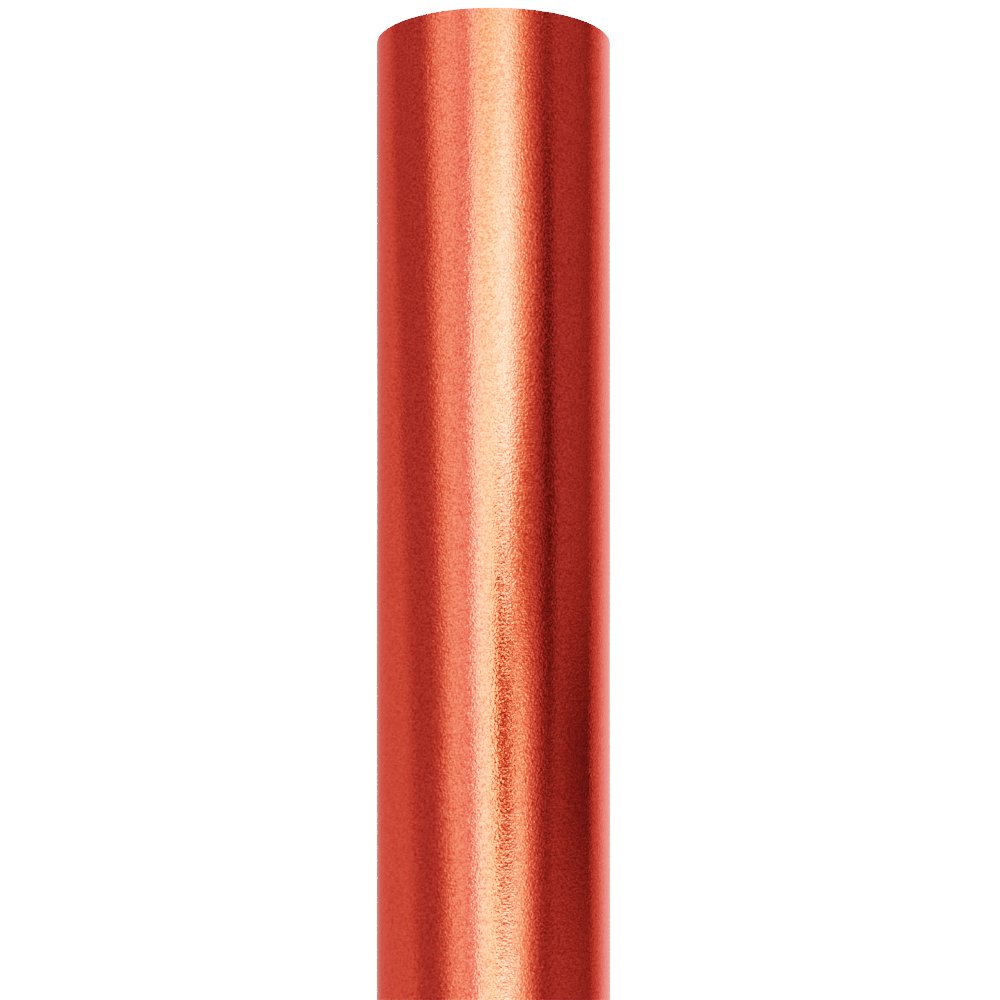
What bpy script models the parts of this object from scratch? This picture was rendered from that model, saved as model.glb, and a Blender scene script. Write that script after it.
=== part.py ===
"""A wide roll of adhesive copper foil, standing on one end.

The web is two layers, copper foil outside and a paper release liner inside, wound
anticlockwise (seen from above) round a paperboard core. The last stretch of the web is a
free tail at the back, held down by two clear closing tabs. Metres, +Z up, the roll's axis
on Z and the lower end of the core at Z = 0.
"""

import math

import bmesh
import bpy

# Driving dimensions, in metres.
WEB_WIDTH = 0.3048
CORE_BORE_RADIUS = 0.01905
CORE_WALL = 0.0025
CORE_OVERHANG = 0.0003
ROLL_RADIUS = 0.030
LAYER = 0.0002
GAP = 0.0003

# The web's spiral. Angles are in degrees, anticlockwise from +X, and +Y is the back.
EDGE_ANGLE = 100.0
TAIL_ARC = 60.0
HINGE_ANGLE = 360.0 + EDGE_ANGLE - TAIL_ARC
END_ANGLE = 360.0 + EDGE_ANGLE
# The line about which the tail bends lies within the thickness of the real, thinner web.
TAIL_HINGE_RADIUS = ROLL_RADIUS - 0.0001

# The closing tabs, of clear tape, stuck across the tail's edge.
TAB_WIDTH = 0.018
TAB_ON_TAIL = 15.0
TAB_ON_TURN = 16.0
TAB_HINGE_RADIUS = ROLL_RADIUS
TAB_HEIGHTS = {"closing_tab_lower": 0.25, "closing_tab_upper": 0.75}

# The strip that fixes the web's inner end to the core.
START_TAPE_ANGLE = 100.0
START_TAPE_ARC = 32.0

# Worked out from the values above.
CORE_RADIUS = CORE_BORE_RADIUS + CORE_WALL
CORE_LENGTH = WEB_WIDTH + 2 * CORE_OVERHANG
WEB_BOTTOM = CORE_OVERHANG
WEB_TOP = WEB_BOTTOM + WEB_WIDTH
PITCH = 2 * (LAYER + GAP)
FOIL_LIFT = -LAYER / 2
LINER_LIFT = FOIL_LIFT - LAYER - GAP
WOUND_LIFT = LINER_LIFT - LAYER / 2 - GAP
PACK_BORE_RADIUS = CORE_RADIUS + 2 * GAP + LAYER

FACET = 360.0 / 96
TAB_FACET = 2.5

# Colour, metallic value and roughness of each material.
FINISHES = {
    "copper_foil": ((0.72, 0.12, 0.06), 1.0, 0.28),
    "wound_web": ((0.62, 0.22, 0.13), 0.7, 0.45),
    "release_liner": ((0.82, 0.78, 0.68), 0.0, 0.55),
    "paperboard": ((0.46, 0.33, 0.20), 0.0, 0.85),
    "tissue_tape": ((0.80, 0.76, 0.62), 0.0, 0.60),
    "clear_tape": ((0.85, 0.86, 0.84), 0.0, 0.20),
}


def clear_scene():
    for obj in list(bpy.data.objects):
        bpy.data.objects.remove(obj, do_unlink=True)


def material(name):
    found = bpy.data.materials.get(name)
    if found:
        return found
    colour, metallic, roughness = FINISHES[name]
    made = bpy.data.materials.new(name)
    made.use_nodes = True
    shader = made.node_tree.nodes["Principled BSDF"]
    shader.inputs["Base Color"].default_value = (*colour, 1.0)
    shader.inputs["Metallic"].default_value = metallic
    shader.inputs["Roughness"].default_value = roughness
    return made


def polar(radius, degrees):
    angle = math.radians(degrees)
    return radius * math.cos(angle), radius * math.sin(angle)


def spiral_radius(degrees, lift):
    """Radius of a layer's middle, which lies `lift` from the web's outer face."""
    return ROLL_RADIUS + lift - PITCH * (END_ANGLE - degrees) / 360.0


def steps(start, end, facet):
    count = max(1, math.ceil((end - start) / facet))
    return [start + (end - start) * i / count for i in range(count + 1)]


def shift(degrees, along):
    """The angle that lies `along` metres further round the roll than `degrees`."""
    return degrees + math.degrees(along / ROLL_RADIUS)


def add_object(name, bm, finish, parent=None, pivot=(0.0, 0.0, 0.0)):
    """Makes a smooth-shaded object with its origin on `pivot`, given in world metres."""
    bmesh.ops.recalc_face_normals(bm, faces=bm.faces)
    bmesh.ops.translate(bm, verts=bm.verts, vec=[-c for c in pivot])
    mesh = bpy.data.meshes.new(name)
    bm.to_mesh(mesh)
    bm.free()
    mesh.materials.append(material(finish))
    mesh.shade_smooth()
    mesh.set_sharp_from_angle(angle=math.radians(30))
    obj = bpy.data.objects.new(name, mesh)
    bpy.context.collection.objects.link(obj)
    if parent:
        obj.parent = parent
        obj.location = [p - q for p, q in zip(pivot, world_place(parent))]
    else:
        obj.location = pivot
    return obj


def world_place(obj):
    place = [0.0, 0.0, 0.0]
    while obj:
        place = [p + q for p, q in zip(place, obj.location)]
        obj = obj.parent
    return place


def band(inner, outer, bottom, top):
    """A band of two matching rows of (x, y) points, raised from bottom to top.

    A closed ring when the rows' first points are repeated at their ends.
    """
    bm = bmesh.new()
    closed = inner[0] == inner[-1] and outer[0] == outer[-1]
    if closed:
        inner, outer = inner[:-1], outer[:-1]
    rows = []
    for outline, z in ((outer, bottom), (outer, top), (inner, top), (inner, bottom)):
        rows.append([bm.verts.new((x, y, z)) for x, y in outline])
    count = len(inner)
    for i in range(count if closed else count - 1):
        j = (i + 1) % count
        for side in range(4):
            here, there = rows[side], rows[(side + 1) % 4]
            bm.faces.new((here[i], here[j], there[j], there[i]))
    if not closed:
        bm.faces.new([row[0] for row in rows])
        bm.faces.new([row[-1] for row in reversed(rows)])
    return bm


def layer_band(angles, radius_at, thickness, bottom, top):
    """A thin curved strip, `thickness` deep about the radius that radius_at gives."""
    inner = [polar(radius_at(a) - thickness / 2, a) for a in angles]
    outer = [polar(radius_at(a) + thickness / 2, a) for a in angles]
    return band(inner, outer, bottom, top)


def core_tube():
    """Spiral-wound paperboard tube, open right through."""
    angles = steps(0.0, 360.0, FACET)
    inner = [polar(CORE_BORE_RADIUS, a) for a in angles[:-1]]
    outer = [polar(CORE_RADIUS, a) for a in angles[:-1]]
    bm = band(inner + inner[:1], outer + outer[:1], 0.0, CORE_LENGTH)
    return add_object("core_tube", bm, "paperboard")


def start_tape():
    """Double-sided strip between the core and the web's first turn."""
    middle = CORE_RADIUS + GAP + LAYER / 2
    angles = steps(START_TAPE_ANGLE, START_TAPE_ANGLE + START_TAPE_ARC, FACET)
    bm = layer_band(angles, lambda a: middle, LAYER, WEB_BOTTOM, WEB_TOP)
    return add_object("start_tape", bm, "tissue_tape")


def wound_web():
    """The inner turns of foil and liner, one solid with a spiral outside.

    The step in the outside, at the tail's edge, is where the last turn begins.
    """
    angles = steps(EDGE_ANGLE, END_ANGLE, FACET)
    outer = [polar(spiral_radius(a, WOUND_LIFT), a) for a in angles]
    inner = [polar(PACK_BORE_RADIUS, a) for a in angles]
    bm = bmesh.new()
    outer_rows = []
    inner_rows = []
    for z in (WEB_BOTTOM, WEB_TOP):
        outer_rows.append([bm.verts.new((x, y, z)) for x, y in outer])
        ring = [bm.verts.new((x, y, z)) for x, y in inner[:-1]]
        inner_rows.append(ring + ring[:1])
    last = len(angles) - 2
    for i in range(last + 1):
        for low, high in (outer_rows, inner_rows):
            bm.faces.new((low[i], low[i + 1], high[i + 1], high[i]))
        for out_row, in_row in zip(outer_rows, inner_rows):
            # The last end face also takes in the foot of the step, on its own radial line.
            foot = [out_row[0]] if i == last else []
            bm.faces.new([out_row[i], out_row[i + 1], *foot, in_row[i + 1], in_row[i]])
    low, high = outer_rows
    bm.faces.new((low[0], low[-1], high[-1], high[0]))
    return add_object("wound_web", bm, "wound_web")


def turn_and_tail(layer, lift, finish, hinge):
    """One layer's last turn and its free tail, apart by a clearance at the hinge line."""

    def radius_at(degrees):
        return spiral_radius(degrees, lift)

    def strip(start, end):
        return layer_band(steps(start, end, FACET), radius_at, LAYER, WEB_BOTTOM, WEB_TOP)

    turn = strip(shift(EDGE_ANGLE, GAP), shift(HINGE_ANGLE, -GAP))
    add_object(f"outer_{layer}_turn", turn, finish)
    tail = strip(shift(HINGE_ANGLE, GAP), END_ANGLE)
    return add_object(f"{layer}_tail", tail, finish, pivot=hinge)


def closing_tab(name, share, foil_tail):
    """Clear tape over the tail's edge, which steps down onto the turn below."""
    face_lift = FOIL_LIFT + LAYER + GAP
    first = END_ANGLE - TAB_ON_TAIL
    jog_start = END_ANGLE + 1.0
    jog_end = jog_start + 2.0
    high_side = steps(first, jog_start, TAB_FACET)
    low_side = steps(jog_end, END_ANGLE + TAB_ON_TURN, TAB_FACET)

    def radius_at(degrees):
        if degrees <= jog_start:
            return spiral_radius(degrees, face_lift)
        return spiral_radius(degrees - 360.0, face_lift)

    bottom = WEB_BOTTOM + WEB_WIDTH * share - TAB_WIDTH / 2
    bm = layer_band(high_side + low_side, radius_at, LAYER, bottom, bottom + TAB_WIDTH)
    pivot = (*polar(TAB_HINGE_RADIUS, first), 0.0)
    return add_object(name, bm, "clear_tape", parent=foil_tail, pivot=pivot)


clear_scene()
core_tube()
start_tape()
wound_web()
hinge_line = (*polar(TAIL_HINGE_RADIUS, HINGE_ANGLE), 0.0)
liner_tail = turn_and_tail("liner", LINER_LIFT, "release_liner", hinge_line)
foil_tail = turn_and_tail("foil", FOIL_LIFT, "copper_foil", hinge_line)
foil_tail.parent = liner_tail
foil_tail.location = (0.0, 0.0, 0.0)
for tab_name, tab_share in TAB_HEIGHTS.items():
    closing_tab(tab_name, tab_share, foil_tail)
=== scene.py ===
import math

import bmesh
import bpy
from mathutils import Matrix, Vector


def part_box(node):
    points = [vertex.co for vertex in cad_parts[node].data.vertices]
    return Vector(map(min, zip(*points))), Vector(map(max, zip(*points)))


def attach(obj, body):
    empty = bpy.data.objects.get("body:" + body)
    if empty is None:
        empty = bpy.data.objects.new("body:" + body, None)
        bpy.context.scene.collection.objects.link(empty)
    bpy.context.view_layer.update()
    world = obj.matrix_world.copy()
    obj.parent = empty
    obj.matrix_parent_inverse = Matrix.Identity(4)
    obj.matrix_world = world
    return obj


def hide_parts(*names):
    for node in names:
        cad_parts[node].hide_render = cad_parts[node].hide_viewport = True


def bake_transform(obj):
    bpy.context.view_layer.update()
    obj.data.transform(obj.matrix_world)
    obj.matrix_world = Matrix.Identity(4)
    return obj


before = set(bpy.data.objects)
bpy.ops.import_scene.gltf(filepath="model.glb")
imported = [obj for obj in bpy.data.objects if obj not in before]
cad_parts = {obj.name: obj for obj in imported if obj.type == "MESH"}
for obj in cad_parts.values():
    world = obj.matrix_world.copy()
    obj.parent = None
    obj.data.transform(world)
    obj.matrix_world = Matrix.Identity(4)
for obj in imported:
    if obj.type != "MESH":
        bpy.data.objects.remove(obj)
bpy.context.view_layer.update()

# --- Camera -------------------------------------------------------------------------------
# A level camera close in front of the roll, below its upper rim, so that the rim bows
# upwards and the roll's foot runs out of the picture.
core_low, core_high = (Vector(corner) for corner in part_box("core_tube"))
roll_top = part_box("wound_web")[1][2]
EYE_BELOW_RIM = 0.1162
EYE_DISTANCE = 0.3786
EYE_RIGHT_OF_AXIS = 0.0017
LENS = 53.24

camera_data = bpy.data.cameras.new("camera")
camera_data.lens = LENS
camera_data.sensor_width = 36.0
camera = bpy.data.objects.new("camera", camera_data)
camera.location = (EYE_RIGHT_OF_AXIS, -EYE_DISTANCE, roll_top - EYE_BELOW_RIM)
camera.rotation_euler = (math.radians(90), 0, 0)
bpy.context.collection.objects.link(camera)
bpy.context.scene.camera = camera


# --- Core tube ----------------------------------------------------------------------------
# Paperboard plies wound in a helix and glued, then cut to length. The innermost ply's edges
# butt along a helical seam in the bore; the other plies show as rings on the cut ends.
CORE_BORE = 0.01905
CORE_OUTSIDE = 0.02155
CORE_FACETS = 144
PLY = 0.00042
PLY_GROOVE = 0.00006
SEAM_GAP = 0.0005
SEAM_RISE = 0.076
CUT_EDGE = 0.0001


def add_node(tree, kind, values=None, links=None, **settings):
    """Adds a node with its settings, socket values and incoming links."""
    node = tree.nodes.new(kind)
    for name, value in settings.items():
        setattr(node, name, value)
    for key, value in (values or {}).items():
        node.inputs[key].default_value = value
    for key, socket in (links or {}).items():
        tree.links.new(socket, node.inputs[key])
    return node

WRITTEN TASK
Everything from the line with "bottom = WEB_BOTTOM" through the line with "for node in", both ends included, should be repeated exactly; nothing else should appear.

WRITTEN SOLUTION
    bottom = WEB_BOTTOM + WEB_WIDTH * share - TAB_WIDTH / 2
    bm = layer_band(high_side + low_side, radius_at, LAYER, bottom, bottom + TAB_WIDTH)
    pivot = (*polar(TAB_HINGE_RADIUS, first), 0.0)
    return add_object(name, bm, "clear_tape", parent=foil_tail, pivot=pivot)


clear_scene()
core_tube()
start_tape()
wound_web()
hinge_line = (*polar(TAIL_HINGE_RADIUS, HINGE_ANGLE), 0.0)
liner_tail = turn_and_tail("liner", LINER_LIFT, "release_liner", hinge_line)
foil_tail = turn_and_tail("foil", FOIL_LIFT, "copper_foil", hinge_line)
foil_tail.parent = liner_tail
foil_tail.location = (0.0, 0.0, 0.0)
for tab_name, tab_share in TAB_HEIGHTS.items():
    closing_tab(tab_name, tab_share, foil_tail)
=== scene.py ===
import math

import bmesh
import bpy
from mathutils import Matrix, Vector


def part_box(node):
    points = [vertex.co for vertex in cad_parts[node].data.vertices]
    return Vector(map(min, zip(*points))), Vector(map(max, zip(*points)))


def attach(obj, body):
    empty = bpy.data.objects.get("body:" + body)
    if empty is None:
        empty = bpy.data.objects.new("body:" + body, None)
        bpy.context.scene.collection.objects.link(empty)
    bpy.context.view_layer.update()
    world = obj.matrix_world.copy()
    obj.parent = empty
    obj.matrix_parent_inverse = Matrix.Identity(4)
    obj.matrix_world = world
    return obj


def hide_parts(*names):
    for node in names:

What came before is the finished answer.